Posted March 28th, 2014 in Media and tagged , , , , by Josh

Coming from someone that desires news reporting that is more honest and thorough, the idea that robots and computer algorithms are generating immediate news stories should be a problem to all of us. We already live in a media culture that seems to salivate over gossip, celebrity and otherwise pointless nonsense. Much, that I’d personally consider newsworthy, already goes ignored. And now we are taking the human element further out of the process? A process that can only get worse if we continue allowing machines to further litter the landscape with repetitive and unverified crap.

From Singularity Hub

This is possible because some kinds of reporting are formulaic. You take a publicly available source, crunch it down to the highlights, and translate it for readers using a few boiler plate connectors. Hopefully, this makes it more digestible.

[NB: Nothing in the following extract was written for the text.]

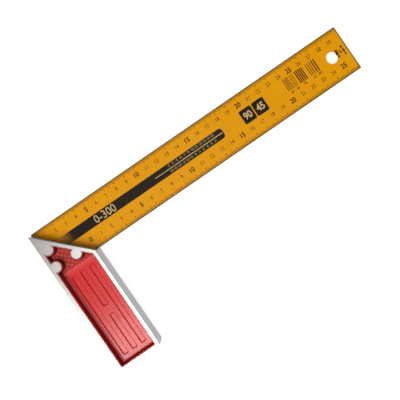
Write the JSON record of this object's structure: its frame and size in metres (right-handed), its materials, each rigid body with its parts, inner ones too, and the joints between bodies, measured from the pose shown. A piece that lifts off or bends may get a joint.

I imagine the computer populating a Venn diagram. In one circle, it adds hard data (earnings, sports stats, earthquake readings), in another, a selection of journalistic clichés—and where the two intersect, an article is born.

The program chooses an article template, strings together sentences, and spices them up with catch phrases: It was a flawless day at the dish for the Giants. The tone is colorfully prosaic, but human enough.

The founder of Narrative Science, the company creating a lot of the computer generated news being discussed, predicts that upwards of 90% of the world’s news could be written by computers come 2030. Major companies and media outlets are already using the technology, and most are using it anonymously.

So as we hope for integrity in journalism, and for less of a monopoly at the top of the media spectrum, this signals for a high probability of the opposite. As we hope for more fact-checking and perspectives that can only be genuinely fleshed out by actual humans, we may get even more sensationalistic, exploitative and formulaic rubbish in the coming years.

The phrase “Pit Bull” generates news. The attempted process of breed identification and using actual scientific evidence rarely plays a role in making those assessments. And this is now! Just imagine a software system loaded with catchphrases and templates, whose sole purpose is to quickly generate news, writing an article on an alleged “dog attack.” The thought couldn’t be much worse.